All of us connected through our bodies that produced the spirits and minds of those that would come after us. Early in the morning on July 8th, before the doctor decided to retrieve Zac through the road less traveled under my belly button, I suddenly understood how women could die in childbirth. My body was in pain, even with an epidural. I was afraid and tired. Zac couldn't descend into my birth canal. For all practical purposes, he was stuck, as was I. Before the practice of medicine, before Ob-Gyns, C-sections, and intensive care units, both he and I might have died that morning.
We didn't. We continue on.
The memory of Zac's birth and my part in the continuation of the generations is what I keep thinking about as I try to understand and grapple with the death of my Grandma.
My Dad's Mom, Freida, died early this morning. Although no one has told me what from exactly, I know that she refused to go to the hospital for pneumonia late last week. She slipped into a coma this weekend and passed away surrounded by most of her family. My Dad and Mom flew separately to be with my Dad's family today and Zac and I will be going on Wednesday for the funeral.
Every kid should be so lucky to have someone like my Grandma G. We talked once a week to her on the phone, even though as kids my sister and I never, ever had anything to say.
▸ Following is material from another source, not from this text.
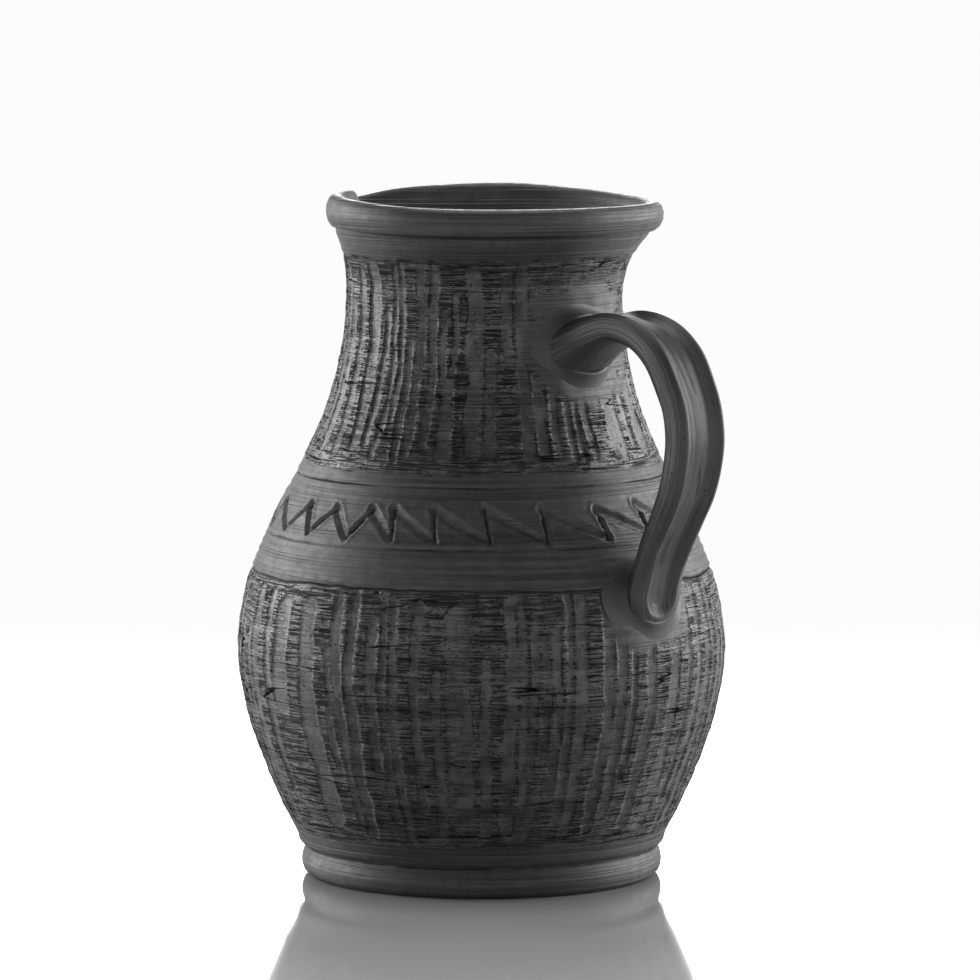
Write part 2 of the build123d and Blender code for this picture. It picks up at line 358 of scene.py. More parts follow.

She baked us our favorite cookies, breads, and chocolate during the holidays and marked every occasion with a card and a $5 or $10 bill. I saw her infrequently growing up - our family didn't have a lot of money and her health rapidly declined in my junior high and high school years. She lost some of her mobility, but I swear that woman never lost her fight. She would say that she wasn't too old to give us (usually my Dad) a good whippin' if we (or he) mouthed off to her. When you asked her how she was feeling, even in the nursing home she hated, she would answer: "Still kicking. It's better than the alternative." She could beat the pants off of a whole room full of seniors at Bingo, laughing while she told you the story and how lucky she was.
Last week I got a birthday card for Zac from Grandma G., written in my Uncle's handwriting. He had even included a $5 bill and as soon as I opened it, I started to cry. That she would be facing so much, yet still remember her "little man and her dolly" was too much for me.
I'm going to miss her and the little reminders that she loved us all so well.